Alright, it’s Wednesday and you’re on a subtropical island, so you’re wondering at what point you are going to the beach. The answer is today. My question is this though, do you care more about swimming and water-based activities, or do you just want to sip on something alcoholic and lay in the sun? If your answer was water sports for days, you’re going to Waiao. If you just want to laze around and tan, we’re going to Fulong. Fulong is a straight up trip on the commuter rail, take the faster one if you can figure it out. Waiao is a bus trip from City Hall Station to Jiaoxi then a transfer to the local train, or a brief taxi ride the rest of the way. Waiao is littered with surf shops, and at Fulong you can purchase umbrella space and mats. Both have great views, but Waiao’s black sand and often overcast days can be less photogenic. The surf is great though. Hydrate, and have fun. From Fulong, it’s an easy trip back to Taipei. From Waiao, you might get caught up in the expat social and party life, but don’t worry, hostels are not more than $20 USD a night if you get stuck there.

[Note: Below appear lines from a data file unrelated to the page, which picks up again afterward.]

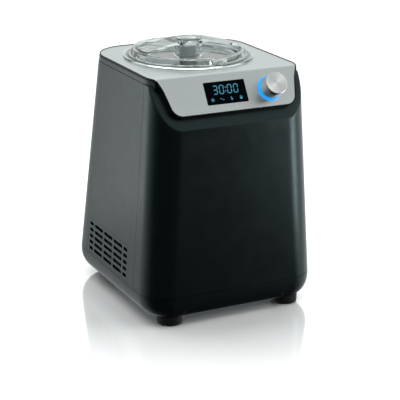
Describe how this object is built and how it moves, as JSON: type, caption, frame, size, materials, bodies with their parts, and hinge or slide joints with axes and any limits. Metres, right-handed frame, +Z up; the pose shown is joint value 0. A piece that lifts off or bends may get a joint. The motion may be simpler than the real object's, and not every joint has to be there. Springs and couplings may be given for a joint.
{
  "type": "ice cream maker",
  "caption": "Compressor ice cream maker: tapered box body, slanted steel control panel with display and push-turn knob, lift-out bowl and paddle under a clear lid with a bridge handle.",
  "frame": {"origin": "centre of the footprint, at the height of the feet's undersides", "axes": "+Z up, +Y to the back, +X to the right seen from the front; the control panel faces -Y"},
  "size_m": [0.2558, 0.287, 0.355],
  "materials": {
    "body_dark": "satin moulded plastic with a fine grain",
    "front_black": "satin black moulded plastic",
    "carrier_black": "black moulded plastic",
    "cover_steel": "stainless steel brushed from side to side",
    "display_lens": "polished black lens with cyan segments",
    "circuit_board": "green circuit board",
    "ring_light": "clear ring lit blue from below",
    "knob_metal": "turned face with radial highlights",
    "inner_plastic": "black moulded plastic",
    "machined_steel": "machined steel",
    "lid_clear": "clear moulded plastic",
    "seal_rubber": "soft black rubber",
    "foot_rubber": "firm dark rubber",
    "bowl_aluminium": "anodised drawn aluminium",
    "well_aluminium": "plain drawn aluminium",
    "paddle_plastic": "dark moulded plastic",
    "pipe_copper": "drawn copper tube",
    "foam": "rigid foamed insulation",
    "deck_steel": "zinc-plated sheet",
    "gear_nylon": "natural nylon",
    "bush_bronze": "sintered bronze",
    "gearbox_plastic": "glass-filled plastic",
    "screw_steel": "zinc-plated steel",
    "motor_paint": "grey painted steel can",
    "compressor_paint": "black painted steel pot",
    "pump_iron": "machined casting",
    "fin_aluminium": "thin aluminium fins"
  },
  "bodies": {
    "housing": {"base_pan": "body_dark", "front_shell": "front_black", "rear_shell": "body_dark", "feet": "foot_rubber", "foot_screws": "screw_steel", "pan_screws": "screw_steel", "top_frame": "body_dark", "cover_carrier": "carrier_black", "top_cover": "cover_steel", "display_window": "display_lens", "display_board": "circuit_board", "light_ring": "ring_light", "encoder_body": "inner_plastic", "cooling_well": "well_aluminium", "evaporator_coil": "pipe_copper", "foam_jacket": "foam", "chassis_deck": "deck_steel", "deck_posts": "deck_steel", "shaft_bush": "bush_bronze", "gearbox_housing": "gearbox_plastic", "gearbox_cover": "gearbox_plastic", "gearbox_screws": "screw_steel", "drive_motor": "motor_paint", "compressor_shell": "compressor_paint", "compressor_pump": "pump_iron", "compressor_mounts": "seal_rubber", "compressor_bolts": "screw_steel", "condenser": "fin_aluminium", "fan_frame": "inner_plastic", "discharge_pipe": "pipe_copper", "liquid_pipe": "pipe_copper", "filter_drier": "pipe_copper", "capillary_tube": "pipe_copper", "suction_pipe": "pipe_copper", "power_board": "circuit_board", "cord_gland": "inner_plastic", "vent_grille_left": "body_dark", "vent_grille_right": "body_dark"},
    "bowl": {"bowl": "bowl_aluminium", "bowl_tube": "bowl_aluminium"},
    "paddle": {"paddle": "paddle_plastic"},
    "lid_seal": {"lid_gasket": "seal_rubber"},
    "lid": {"lid": "lid_clear", "lid_handle": "lid_clear"},
    "drive": {"drive_shaft": "machined_steel", "output_gear": "gear_nylon"},
    "pinion": {"motor_pinion": "machined_steel"},
    "fan": {"fan_rotor": "inner_plastic"},
    "plunger": {"encoder_plunger": "inner_plastic"},
    "knob": {"knob_cap": "knob_metal", "knob_core": "inner_plastic", "encoder_shaft": "machined_steel"}
  },
  "joints": [
    {"name": "bowl_lift", "type": "slide", "parent": "housing", "child": "bowl", "axis": [0, 0, 1], "range_m": [0, 0.15]},
    {"name": "paddle_spin", "type": "hinge", "parent": "bowl", "child": "paddle", "pos_m": [0, 0.0115, 0.2], "axis": [0, 0, 1], "continuous": true},
    {"name": "lid_lift", "type": "slide", "parent": "bowl", "child": "lid_seal", "axis": [0, 0, 1], "range_m": [0, 0.08]},
    {"name": "lid_turn", "type": "hinge", "parent": "lid_seal", "child": "lid", "pos_m": [0, 0.0115, 0.33], "axis": [0, 0, 1], "range_deg": [0, 30]},
    {"name": "shaft_spin", "type": "hinge", "parent": "housing", "child": "drive", "pos_m": [0, 0.0115, 0.15], "axis": [0, 0, 1], "continuous": true},
    {"name": "motor_spin", "type": "hinge", "parent": "housing", "child": "pinion", "pos_m": [0, -0.0445, 0.15], "axis": [0, 0, 1], "continuous": true},
    {"name": "fan_spin", "type": "hinge", "parent": "housing", "child": "fan", "pos_m": [-0.088, 0.004, 0.063], "axis": [1, 0, 0], "continuous": true},
    {"name": "knob_press", "type": "slide", "parent": "housing", "child": "plunger", "axis": [0, 0.848, -0.5299], "range_m": [0, 0.0008], "stiffness_N_per_m": 800},
    {"name": "knob_turn", "type": "hinge", "parent": "plunger", "child": "knob", "pos_m": [0.055, -0.11817, 0.30668], "axis": [0, -0.848, 0.5299], "continuous": true}
  ],
  "couplings": [
    {"joint": "motor_spin", "follows": "shaft_spin", "ratio": -3.6667},
    {"joint": "paddle_spin", "follows": "shaft_spin", "ratio": 1}
  ]
}
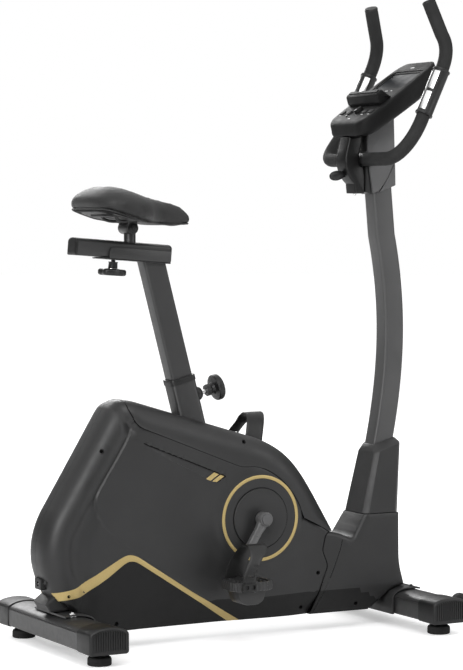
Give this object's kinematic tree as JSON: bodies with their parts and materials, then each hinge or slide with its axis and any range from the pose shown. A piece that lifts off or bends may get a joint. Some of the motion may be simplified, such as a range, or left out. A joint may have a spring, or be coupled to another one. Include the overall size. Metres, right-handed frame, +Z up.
{
  "type": "exercise bike",
  "caption": "Upright exercise bike with an enclosed flywheel drive, a height and fore-aft adjustable saddle, strapped pedals, and a curved mast carrying a tilting handlebar and a console.",
  "frame": {"origin": "on the floor, under the middle of the bike's bounding box", "axes": "+X forward, from the saddle to the handlebar; +Y to the rider's left; +Z up"},
  "size_m": [0.9503, 0.49, 1.3911],
  "materials": {
    "shell_plastic": "satin",
    "trim_plastic": "satin",
    "grey_plastic": "satin",
    "console_plastic": "satin",
    "grip_plastic": "satin",
    "pulley_plastic": "matte",
    "pedal_plastic": "matte",
    "screen_plastic": "gloss",
    "frame_paint": "satin",
    "chrome": "polished",
    "flywheel_iron": "satin",
    "foot_rubber": "matte",
    "wheel_rubber": "satin",
    "strap_rubber": "satin",
    "button_rubber": "matte",
    "bar_foam": "matte",
    "saddle_leather": "satin",
    "gold_trim": "satin"
  },
  "bodies": {
    "frame": {"main_frame": "frame_paint", "rear_stabilizer": "frame_paint", "front_stabilizer": "frame_paint", "rear_left_end_cap": "trim_plastic", "rear_right_end_cap": "trim_plastic", "front_left_end_cap": "trim_plastic", "front_right_end_cap": "trim_plastic", "left_shell": "shell_plastic", "right_shell": "shell_plastic", "top_cover": "shell_plastic", "front_cover": "shell_plastic", "mast_boot": "shell_plastic", "power_inlet": "trim_plastic", "flywheel_axle": "chrome", "idler_arm": "frame_paint", "tension_motor": "pulley_plastic", "drive_belt": "strap_rubber", "mast": "frame_paint", "mast_head": "grey_plastic", "clamp_cover": "trim_plastic", "console_housing": "console_plastic", "console_screen": "screen_plastic"},
    "crank": {"crank_axle": "chrome", "drive_pulley": "pulley_plastic", "left_crank_arm": "frame_paint", "right_crank_arm": "frame_paint", "left_crank_cover": "shell_plastic", "right_crank_cover": "shell_plastic"},
    "left_pedal": {"left_pedal": "pedal_plastic", "left_pedal_strap": "strap_rubber"},
    "right_pedal": {"right_pedal": "pedal_plastic", "right_pedal_strap": "strap_rubber"},
    "flywheel": {"flywheel": "flywheel_iron"},
    "idler": {"idler_roller": "pulley_plastic"},
    "brake": {"brake_shoe": "frame_paint"},
    "seat_post": {"seat_post": "frame_paint", "seat_carriage": "frame_paint"},
    "seat_slider": {"seat_slider": "frame_paint"},
    "slider_knob": {"slider_knob": "trim_plastic"},
    "adjust_knob": {"adjust_knob": "trim_plastic"},
    "saddle": {"saddle_clamp": "chrome", "saddle_rails": "chrome", "saddle_base": "trim_plastic", "saddle_cushion": "saddle_leather"},
    "handlebar": {"handlebar": "bar_foam", "left_pulse_grip": "grip_plastic", "right_pulse_grip": "grip_plastic"},
    "clamp_knob": {"clamp_knob": "trim_plastic"},
    "console_dial": {"console_dial": "console_plastic"},
    "button_1": {"console_button_1": "button_rubber"},
    "button_2": {"console_button_2": "button_rubber"},
    "button_3": {"console_button_3": "button_rubber"},
    "button_4": {"console_button_4": "button_rubber"},
    "left_wheel": {"left_transport_wheel": "wheel_rubber"},
    "right_wheel": {"right_transport_wheel": "wheel_rubber"},
    "rear_left_foot": {"rear_left_foot": "foot_rubber"},
    "rear_right_foot": {"rear_right_foot": "foot_rubber"},
    "front_left_foot": {"front_left_foot": "foot_rubber"},
    "front_right_foot": {"front_right_foot": "foot_rubber"}
  },
  "joints": [
    {"name": "crank_spin", "type": "hinge", "parent": "frame", "child": "crank", "pos_m": [0.027, 0, 0.261], "axis": [0, 1, 0], "continuous": true},
    {"name": "left_pedal_spin", "type": "hinge", "parent": "crank", "child": "left_pedal", "pos_m": [0.10649, 0.149, 0.38821], "axis": [0, 1, 0], "continuous": true},
    {"name": "right_pedal_spin", "type": "hinge", "parent": "crank", "child": "right_pedal", "pos_m": [-0.05249, -0.149, 0.13379], "axis": [0, 1, 0], "continuous": true},
    {"name": "flywheel_spin", "type": "hinge", "parent": "frame", "child": "flywheel", "pos_m": [-0.3, 0, 0.235], "axis": [0, 1, 0], "continuous": true},
    {"name": "idler_spin", "type": "hinge", "parent": "frame", "child": "idler", "pos_m": [-0.19233, 0.034, 0.17641], "axis": [0, 1, 0], "continuous": true},
    {"name": "brake_swing", "type": "hinge", "parent": "frame", "child": "brake", "pos_m": [-0.158, -0.017, 0.205], "axis": [0, 1, 0], "range_deg": [0, 8]},
    {"name": "seat_height", "type": "slide", "parent": "frame", "child": "seat_post", "axis": [-0.2563, 0, 0.9666], "range_m": [-0.175, 0.1]},
    {"name": "seat_fore_aft", "type": "slide", "parent": "seat_post", "child": "seat_slider", "axis": [0.9969, 0, -0.0785], "range_m": [-0.05, 0.05]},
    {"name": "slider_knob_turn", "type": "hinge", "parent": "seat_post", "child": "slider_knob", "pos_m": [-0.29374, 0, 0.80846], "axis": [0.0785, 0, 0.9969], "range_deg": [-180, 180]},
    {"name": "adjust_knob_pull", "type": "slide", "parent": "frame", "child": "adjust_knob", "axis": [0.9666, 0, 0.2563], "range_m": [0, 0.01], "stiffness_N_per_m": 800, "springref_m": -0.003},
    {"name": "saddle_tilt", "type": "hinge", "parent": "seat_slider", "child": "saddle", "pos_m": [-0.258, 0, 0.888], "axis": [0, 1, 0], "range_deg": [-12, 12]},
    {"name": "handlebar_tilt", "type": "hinge", "parent": "frame", "child": "handlebar", "pos_m": [0.315, 0, 1.038], "axis": [0, 1, 0], "range_deg": [-20, 20]},
    {"name": "clamp_knob_turn", "type": "hinge", "parent": "frame", "child": "clamp_knob", "pos_m": [0.256, 0, 1.0023], "axis": [0.9903, 0, 0.1392], "range_deg": [-180, 180]},
    {"name": "dial_turn", "type": "hinge", "parent": "frame", "child": "console_dial", "pos_m": [0.3121, 0, 1.1461], "axis": [-0.5707, 0, 0.8212], "continuous": true},
    {"name": "button_1_press", "type": "slide", "parent": "frame", "child": "button_1", "axis": [0.5707, 0, -0.8212], "range_m": [0, 0.0015], "stiffness_N_per_m": 300, "springref_m": -0.001},
    {"name": "button_2_press", "type": "slide", "parent": "frame", "child": "button_2", "axis": [0.5707, 0, -0.8212], "range_m": [0, 0.0015], "stiffness_N_per_m": 300, "springref_m": -0.001},
    {"name": "button_3_press", "type": "slide", "parent": "frame", "child": "button_3", "axis": [0.5707, 0, -0.8212], "range_m": [0, 0.0015], "stiffness_N_per_m": 300, "springref_m": -0.001},
    {"name": "button_4_press", "type": "slide", "parent": "frame", "child": "button_4", "axis": [0.5707, 0, -0.8212], "range_m": [0, 0.0015], "stiffness_N_per_m": 300, "springref_m": -0.001},
    {"name": "left_wheel_spin", "type": "hinge", "parent": "frame", "child": "left_wheel", "pos_m": [0.4495, 0.205, 0.066], "axis": [0, 1, 0], "continuous": true},
    {"name": "right_wheel_spin", "type": "hinge", "parent": "frame", "child": "right_wheel", "pos_m": [0.4495, -0.205, 0.066], "axis": [0, 1, 0], "continuous": true},
    {"name": "rear_left_foot_turn", "type": "hinge", "parent": "frame", "child": "rear_left_foot", "pos_m": [-0.418, 0.192, 0.02], "axis": [0, 0, 1], "range_deg": [-180, 180]},
    {"name": "rear_right_foot_turn", "type": "hinge", "parent": "frame", "child": "rear_right_foot", "pos_m": [-0.418, -0.192, 0.02], "axis": [0, 0, 1], "range_deg": [-180, 180]},
    {"name": "front_left_foot_turn", "type": "hinge", "parent": "frame", "child": "front_left_foot", "pos_m": [0.403, 0.192, 0.02], "axis": [0, 0, 1], "range_deg": [-180, 180]},
    {"name": "front_right_foot_turn", "type": "hinge", "parent": "frame", "child": "front_right_foot", "pos_m": [0.403, -0.192, 0.02], "axis": [0, 0, 1], "range_deg": [-180, 180]}
  ],
  "couplings": [
    {"joint": "flywheel_spin", "follows": "crank_spin", "ratio": 8},
    {"joint": "idler_spin", "follows": "crank_spin", "ratio": -7}
  ]
}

Whether you made it back Wednesday night or Thursday morning, you should be back in Taipei. It’s time to get a little adventurous with your food. You don’t have to mess with your Taiwanese breakfast routine, but now we are going to get a little more local. For lunch, we are going to ease into things with a hot pot. You essentially get a huge pot of boiling broth and assorted meats and veggies to throw into it. There are many good options for these. I’ll throw a couple onto my recommendations lists below, but you may just want to see what Google Maps has close by. So, you ate your hot pot and you have a few hours to kill before you gorge yourself more. Find your way to the Riverside parks, either on foot or on UBike. They are separate from the city a bit with sports parks, basketball courts, baseball diamonds, and simple walking/biking paths. They wrap all the way around the city, as Taipei was built in a river basin between the mountains. The views are stunning, and you may burn the necessary calories to be hungry again. Now make your way to City Hall Station. You’re going to want to end up by Exit 2 of the MRT station, which is also conveniently next to a UBike station. You can return your rented bike, if needed. Across the street from Exit 2 and City Hall station is a network of happening alley streets loaded with restaurants. Also, the general area is packed full of good options, so choose at will. Do you want Korean? Or do you want Japanese? Sushi, or Tempura? You can make your choice. I’ll highlight a few restaurants from this location below. Note: Many hot pot restaurants are only open for dinner, so you may want to flip your dinning order.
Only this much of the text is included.